Set down exactly the lines of the listing below, please, beginning with the first and ending with the line that holds "the four legs.".

• • • • •

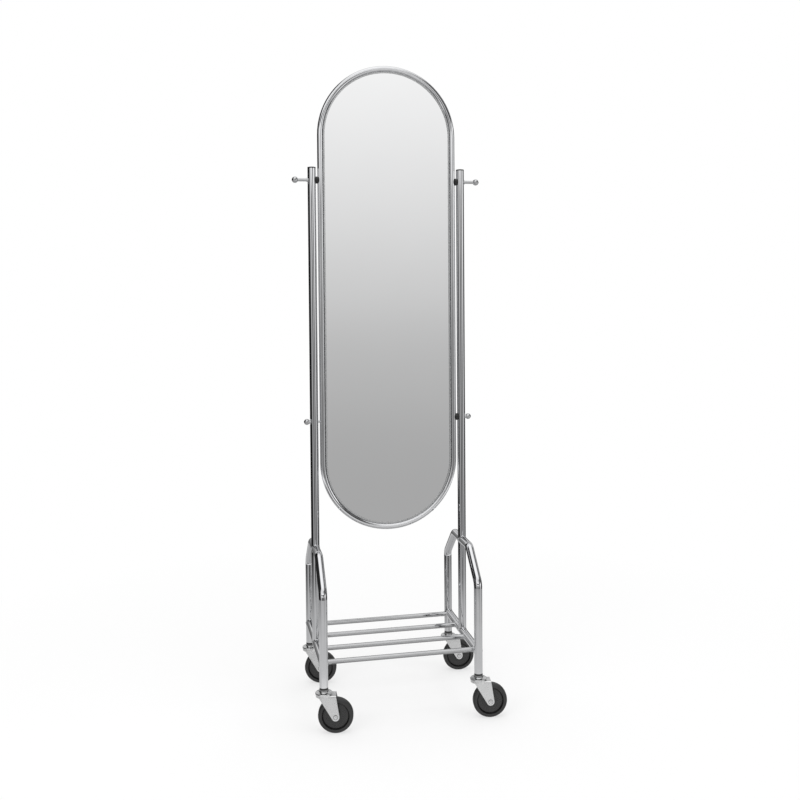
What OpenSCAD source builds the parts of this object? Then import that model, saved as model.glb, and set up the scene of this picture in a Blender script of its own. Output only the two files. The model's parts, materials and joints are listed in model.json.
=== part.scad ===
// Rolling floor mirror: a pill-shaped mirror held between two posts, which stand
// on two bent-tube arches with a rod shelf between them and a swivel caster under each leg.
// X runs across the mirror, the mirror faces -Y and Z is up.
// The origin is on the floor, midway between the four legs.

/* [Frame] */
// Distance between the two posts, centre to centre
frame_w = 412; // [380:2:460]
// Distance between a front leg and the back leg behind it, centre to centre
frame_d = 330; // [300:2:380]
// Outside diameter of posts, arches and side rails
tube_d = 22.2; // [21:0.1:24]
// Wall of posts, arches and side rails
tube_wall = 1.5; // [1.2:0.1:1.8]
// Height of the level top of each arch, at the middle of the tube
arch_z = 434; // [410:2:470]
// Height at which the legs bend into the sloping shoulders, at the middle of the tube
knee_z = 358; // [330:1:375]
// Bend radius at the knees, to the middle of the tube
knee_r = 28; // [20:1:40]
// Bend radius at the top corners, to the middle of the tube
corner_r = 28; // [20:1:40]
// Length of the posts above the upper pegs
post_above = 32.5; // [20:0.5:60]

/* [Shelf] */
// Height of the side rails and shelf rods, at the middle of the tube
rail_z = 175; // [160:1:220]
// Diameter of the shelf rods
rod_d = 13; // [10:0.5:16]
// Wall of the shelf rods
rod_wall = 1.2; // [1:0.1:1.6]
// Gap between a leg and the shelf rod next to it
rod_gap = 1.4; // [0.5:0.1:20]

/* [Mirror] */
// Height of the whole mirror over its rim
mirror_h = 1270; // [1200:5:1350]
// Height of the mirror's centre above the floor
mirror_z = 1110; // [1080:2:1160]
// Gap between a post and the rim
mirror_gap = 4.4; // [3:0.2:8]
// Diameter of the rim's round tube
rim_d = 16; // [14:0.5:19]
// Wall of the rim's tube
rim_wall = 1.2; // [1:0.1:1.5]
// Thickness of the glass
glass_t = 4; // [3:0.5:5]
// Thickness of the back panel
back_t = 3; // [2:0.5:4]
// Sheet thickness of the channel that holds the glass
channel_t = 1; // [0.8:0.1:1.2]
// How far the channel's front lip laps over the glass
lip_lap = 2.8; // [1.5:0.1:4]
// Gap between the edge of the glass and the channel
glass_gap = 0.2; // [0.1:0.1:0.5]

/* [Pegs] */
// Height of the upper pegs above the middle of the four fixings, and of the lower knobs below it
peg_rise = 326.5; // [280:0.5:360]
// How far the middle of the four fixings lies below the mirror's centre
peg_drop = 3.5; // [0:0.5:10]
// Distance from the post's axis to the centre of an upper peg's ball
peg_reach = 45; // [35:1:60]
// Diameter of an upper peg's ball
peg_ball_d = 17; // [14:0.5:22]
// Diameter of an upper peg's shank
peg_shank_d = 8.5; // [6.5:0.5:11]
// Diameter of the collar where a peg or knob meets its post
collar_d = 11.5; // [10:0.5:14]
// Diameter of a lower knob's ball
knob_ball_d = 16; // [12:0.5:20]
// Length of neck that shows between a post and its lower knob's ball
knob_gap = 0.5; // [0.2:0.1:8]
// Diameter of the neck of a lower knob
knob_neck_d = 10; // [7:0.5:12]
// Diameter of the studs that hold the mirror
stud_d = 6; // [5:0.5:6]
// Outside diameter of the threaded inserts in the rim
insert_d = 9; // [8:0.5:10]
// Length of the threaded inserts
insert_l = 10; // [8:0.5:11]
// Diameter of the black saddle bushes
bush_d = 19; // [14:0.5:21]
// How far a saddle bush reaches round the post and round the rim
bush_wrap = 2.6; // [2:0.2:4]

/* [Caster wheel] */
// Diameter of the wheels
wheel_d = 91; // [84:1:94]
// Width of the tyres
wheel_w = 22; // [20:1:26]
// Radius of the tyre's shoulders
shoulder_r = 6.5; // [2:0.5:8]
// Thickness of the tyre between its tread and the wheel's core
tyre_t = 10; // [8:0.5:12]
// How far the core's web lies behind the side of the tyre
web_in = 4.8; // [2:0.2:6]
// Width of the sloping wall between the web and the tyre
web_wall = 3.4; // [1:0.2:5]
// Diameter of the hub
hub_d = 22; // [18:1:26]
// How far the hub stands out past each side of the tyre
hub_out = 3.5; // [1.5:0.5:5]
// Diameter of the axle rivet
axle_d = 8; // [6:0.5:10]
// Diameter of the axle rivet's heads
axle_head_d = 12; // [11.5:0.5:14]

/* [Caster fork] */
// Distance from the swivel axis back to the axle
trail = 30; // [26:1:34]
// Sheet thickness of the fork
fork_t = 2.5; // [2:0.1:3]
// Gap between the hub and each side of the fork
fork_gap = 0.5; // [0.3:0.1:1]
// Radius of the rounded end of the fork's sides, round the axle
boss_r = 10; // [9:0.5:12]
// How far the top of the fork's sides reaches in front of the swivel axis
fork_front = 15; // [12:1:18]
// How far the top of the fork's sides reaches behind the swivel axis
fork_rear = 31.5; // [30:0.5:38]
// Width of the raised border round the pressed panel of the fork's sides
border = 2.8; // [2:0.2:4]
// Depth of the pressed panel
panel_in = 0.6; // [0.3:0.1:0.9]
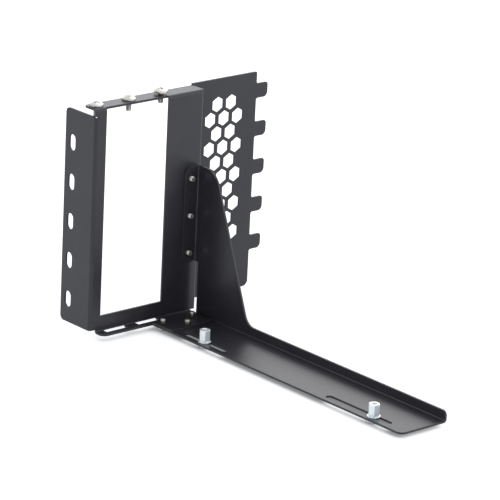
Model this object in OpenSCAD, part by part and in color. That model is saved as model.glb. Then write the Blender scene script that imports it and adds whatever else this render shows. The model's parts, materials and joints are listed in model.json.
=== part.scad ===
// Vertical graphics card mount: a folded slot bracket, a long support tray
// with a gusset, and two sliding standoffs. Millimetres.
// +X runs along the slot face toward the case tabs, +Y is the rear, +Z is up,
// and the tray runs toward -Y. Z = 0 is the floor that the screw heads rest on.
// Sizes are measured from the outer front corner of the face and side flange;
// the finished mount is then moved to stand centred over the origin.

/* [Sheet] */
// thickness of both folded sheets
sheet_t = 1.0; // [0.8:0.1:1.5]
// inside radius of every fold
bend_in = 0.6; // [0.4:0.1:1.0]

/* [Slot face] */
// width of the slot face, outside of one fold to outside of the other
face_w = 69.0; // [66:0.5:80]
// floor to the top of the card screw flange
frame_top = 119.6; // [112:0.5:128]
// floor to the top of the tongue strip
strip_top = 4.0; // [3.8:0.1:5]
// pitch of the expansion slots
slot_pitch = 20.32; // [20.32:0.01:20.32]
// left edge of the card window
window_x = 6.8; // [6:0.1:7.5]
// width of the card window
window_w = 39.3; // [38:0.1:41]
// floor to the bottom of the card window
window_z = 12.1; // [10:0.1:14]

/* [Card screw flange] */
// how far the flange reaches back
top_flange_d = 9.9; // [9:0.1:10]
// first card screw, measured along the face
card_screw_x = 4.35; // [4.2:0.05:4.6]
// card screws, measured back from the face
card_screw_y = 5.6; // [5:0.1:6]
// how far the third card screw stands proud
card_screw_raise = 1.0; // [0:0.1:1.5]

/* [Side flange] */
// how far the side flange reaches back
side_flange_d = 23.4; // [20:0.1:28]
// floor to the lower edge of the side flange
side_flange_z = 5.2; // [5:0.1:6]
// flange top down to the top of the side flange
side_flange_drop = 4.0; // [3.4:0.1:8]
// width of a fixing slot
fix_slot_w = 4.8; // [4:0.1:5.5]
// height of a fixing slot
fix_slot_h = 8.4; // [7:0.1:10]
// fixing slots, measured in from the rear edge
fix_slot_inset = 5.5; // [4.5:0.1:7]
// top of the side flange down to the first fixing slot
fix_slot_drop = 17.1; // [10:0.1:20]

/* [Tongue strip] */
// how far the strip reaches forward
strip_d = 5.7; // [5.2:0.1:6.5]
// left end of the strip
strip_x = 4.3; // [3.5:0.1:5]
// length of a tongue slot
tongue_slot_w = 13.6; // [12:0.1:15]
// front edge of a tongue slot, measured forward of the face
tongue_slot_d = 2.9; // [2.5:0.1:3.2]
// tongue slot centre, measured past its card screw
tongue_offset = 11.6; // [11.2:0.1:12]
// width of the ear that lies on the tray
ear_w = 27.6; // [24:0.1:27.7]
// right edge of the ear, measured in from the edge of the face
ear_inset = 3.8; // [3.7:0.1:4.4]
// how far the ear reaches forward
ear_d = 19.3; // [18.5:0.1:22]

/* [Honeycomb plate] */
// front of the plate, measured back from the face
plate_y = 10.2; // [10:0.1:14]
// width of the plate past the face, without its tabs
plate_w = 43.6; // [42:0.1:50]
// floor to the bottom of the plate
plate_z = 5.3; // [5:0.1:8]
// how far the plate rises over the card screw flange
plate_rise = 0.6; // [0:0.1:4]
// height of a case tab
tab_h = 7.7; // [7:0.1:9]
// length of a case tab
tab_l = 7.5; // [6:0.1:9]
// plate top down to the first tab
tab_drop = 6.35; // [5:0.05:8]
// hexagon hole, flat to flat
hex_af = 7.25; // [6:0.05:7.6]
// hexagon holes, centre to centre
hex_pitch = 8.96; // [8.6:0.02:9.1]
// plate top down to the first row of holes
hex_drop = 13.7; // [12:0.1:16]
// right edge of the plate to the middle of the holes
hex_inset = 21.0; // [19:0.1:23]

/* [Support tray] */
// length of the tray forward of the face
tray_l = 185.5; // [150:0.5:220]
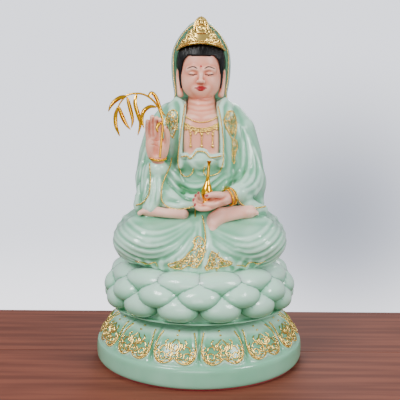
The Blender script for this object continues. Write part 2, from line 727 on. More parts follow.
beech = wood_material("beech_dowel", "#D9B88A", "#C29A68", (600, 600, 60))
board = wood_material("fibre_board", "#A98660", "#8E6C49", (900, 900, 900), 0.8)
steel = gold_material("bright_steel_pin", "#B9BCC0", 0.22, 0.34, 1.0, 0.1)
CAD_FINISHES = {
    "throne_core": jade_deep, "felt_pad": felt, "plinth_cover": board, "throne_dowels": beech,
    "figure_dowels": beech,
    "head_dowel": steel, "right_hand_dowel": steel, "left_hand_dowel": steel,
}
for node_name, material in CAD_FINISHES.items():
    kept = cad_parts[node_name]
    kept.data.materials.clear()
    kept.data.materials.append(material)

# %% [markdown]
# ## The robed body
# One large casting: crossed legs under a skirt, torso, arms under the shawl, and the hanging
# sleeves. It starts as plain columns and rolls, like an armature with clay on it. Then folds are
# laid on as long thin rolls that follow the surface: swags across the thighs and the waist,
# straight pleats in the sleeves and at the back.

# %% Robe: big forms
ROBE_LOW, ROBE_HIGH = (-104, -94, 104), (104, 86, 297)
robe = Clay(ROBE_LOW, ROBE_HIGH, 1.3)

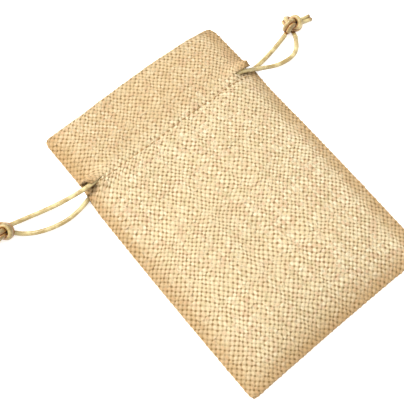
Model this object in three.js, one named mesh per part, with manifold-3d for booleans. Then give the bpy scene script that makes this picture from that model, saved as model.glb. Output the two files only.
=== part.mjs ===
// A drawstring gift pouch of woven cloth, lying on its back. Millimetres, +Z up.
// X runs across the pouch, +Y points to its mouth, and Z = 0 is the surface it lies on.
// Two satin cords run through the hem of the mouth, and each comes out at its own side in a
// knotted loop. Each cord's loop is open at its far bend, so that its two strands can slide.
import * as THREE from "three";
import { mergeVertices } from "three/addons/utils/BufferGeometryUtils.js";
import Module from "manifold-3d";

// Driving dimensions of the cloth
const length = 150; // bottom edge to mouth
const mouthWidth = 100;
const bodyWidth = 102;
const clothThickness = 0.5;
const mouthCornerRadius = 3;
const bottomCornerRadius = 4.5;
const crownTop = 11; // top of the front panel over the body and the casing
const mouthTop = 9.2; // top of the front panel beside the mouth fold
const seamTop = 3; // top of the front panel at the sewn edges
const slitEdgeTop = 6.5; // top of the front panel at the open side slits
const foldRadius = 0.65; // the rolled cloth edge at the mouth

// Driving dimensions of the casing, the slits and the hem
const stitchRowY = 41.4; // the row that closes the casing from below
const slitBottomY = 37.5;
const slitTopY = 48.8;
const hemRawEdgeY = 38;
const gap = 0.3; // left between pieces that touch on the real pouch
const frontHemTop = 8.1;
const backHemTop = 3.2;
const seamAllowance = 2.6;

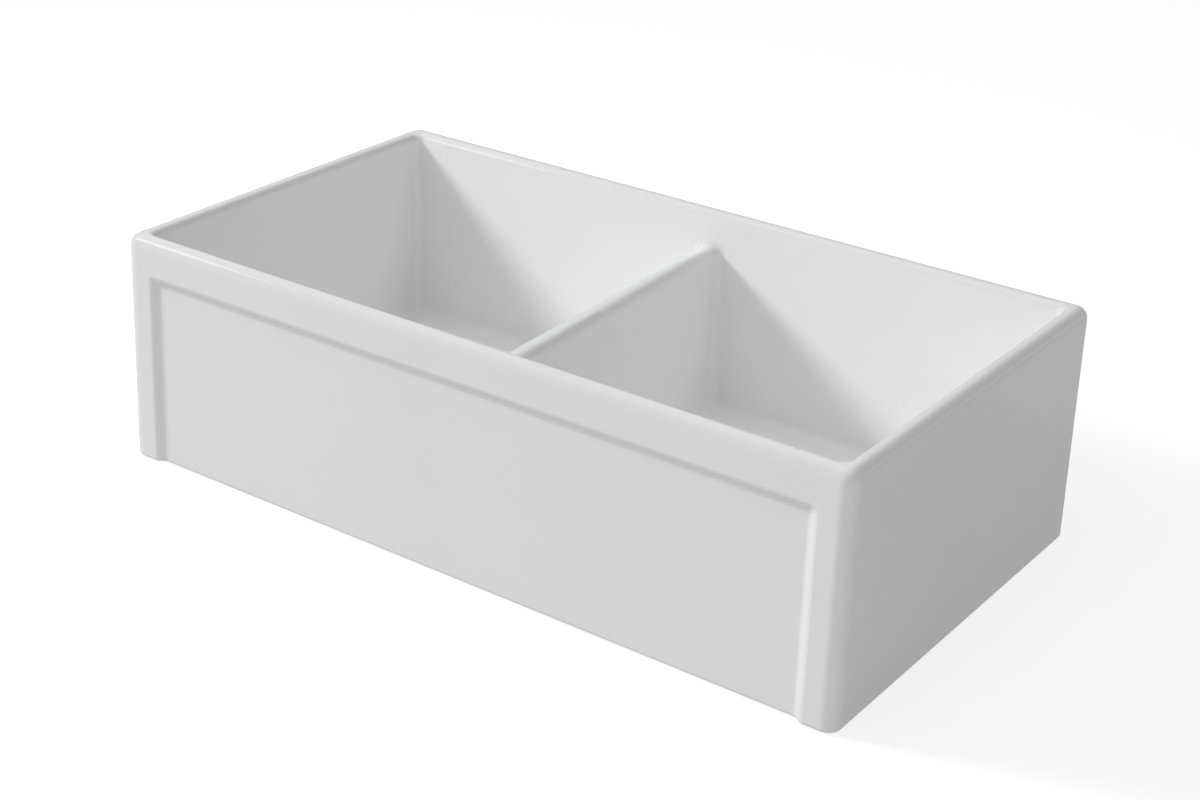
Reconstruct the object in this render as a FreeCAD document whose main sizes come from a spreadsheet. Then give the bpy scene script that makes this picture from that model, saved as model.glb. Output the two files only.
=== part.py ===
import FreeCAD, Part
import math
import os
import Sketcher

# Double-bowl farmhouse sink with a panelled apron, and the two basket-strainer
# wastes that drain it.  Millimetres, +Z up, front (apron) towards -Y.
# The origin is the centre of the base face, which rests on the cabinet.

os.makedirs("parts", exist_ok=True)
doc = FreeCAD.newDocument("farmhouse_sink")
sheet = doc.addObject("Spreadsheet::Sheet", "Sizes")


class Size:
    """A length with its number and the sheet formula that it comes from."""

    def __init__(self, text, value):
        self.text = text
        self.value = value

    def join(self, other, sign, value):
        return Size("(%s %s %s)" % (self.text, sign, text_of(other)), value)

    def __add__(self, other):
        return self.join(other, "+", self.value + value_of(other))

    def __sub__(self, other):
        return self.join(other, "-", self.value - value_of(other))

    def __mul__(self, other):
        return self.join(other, "*", self.value * value_of(other))

    def __truediv__(self, other):
        return self.join(other, "/", self.value / value_of(other))


def value_of(size):
    return size.value if isinstance(size, Size) else float(size)


def text_of(size):
    return size.text if isinstance(size, Size) else "%.9f" % size


rows = []


def driving(alias, value):
    """One driving dimension: a named cell of the sheet."""
    rows.append(alias)
    cell = "B%d" % len(rows)
    sheet.set("A%d" % len(rows), alias)
    sheet.set(cell, str(value))
    sheet.setAlias(cell, alias)
    return Size("Sizes." + alias, float(value))


# ---------------------------------------------------------------- sizes
# The fireclay casting
sink_width = 850
sink_depth = 470
sink_height = 250
front_wall = 20
back_wall = 22
side_wall = 20
floor_thickness = 27
corner_radius = 14
inner_radius = 9
rim_outer_radius = 11.5
rim_inner_radius = 7.5
foot_edge_radius = 4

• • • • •

**Solution for this exercise:**
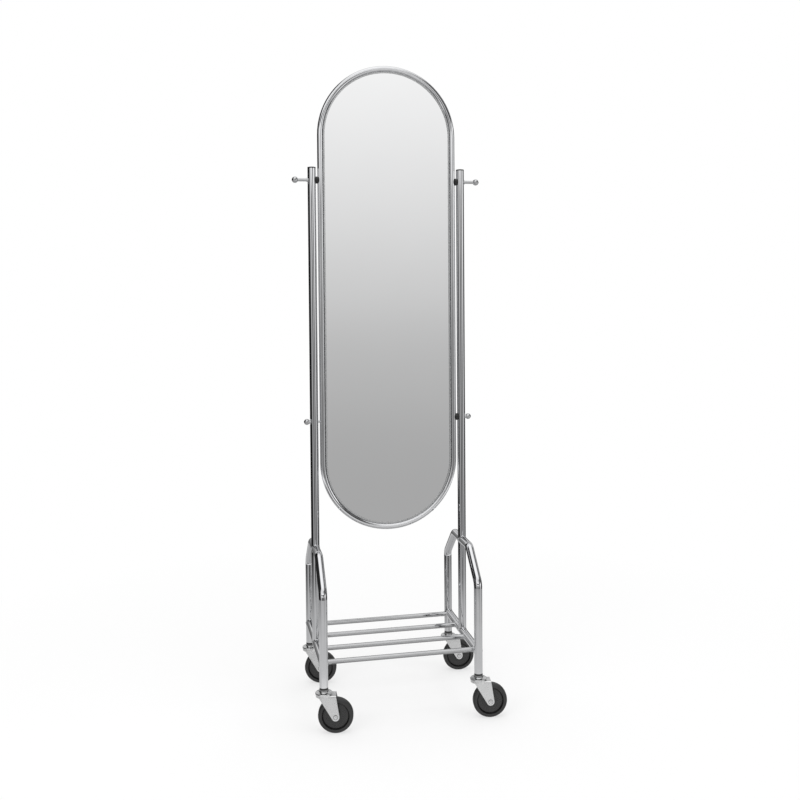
What OpenSCAD source builds the parts of this object? Then import that model, saved as model.glb, and set up the scene of this picture in a Blender script of its own. Output only the two files. The model's parts, materials and joints are listed in model.json.
=== part.scad ===
// Rolling floor mirror: a pill-shaped mirror held between two posts, which stand
// on two bent-tube arches with a rod shelf between them and a swivel caster under each leg.
// X runs across the mirror, the mirror faces -Y and Z is up.
// The origin is on the floor, midway between the four legs.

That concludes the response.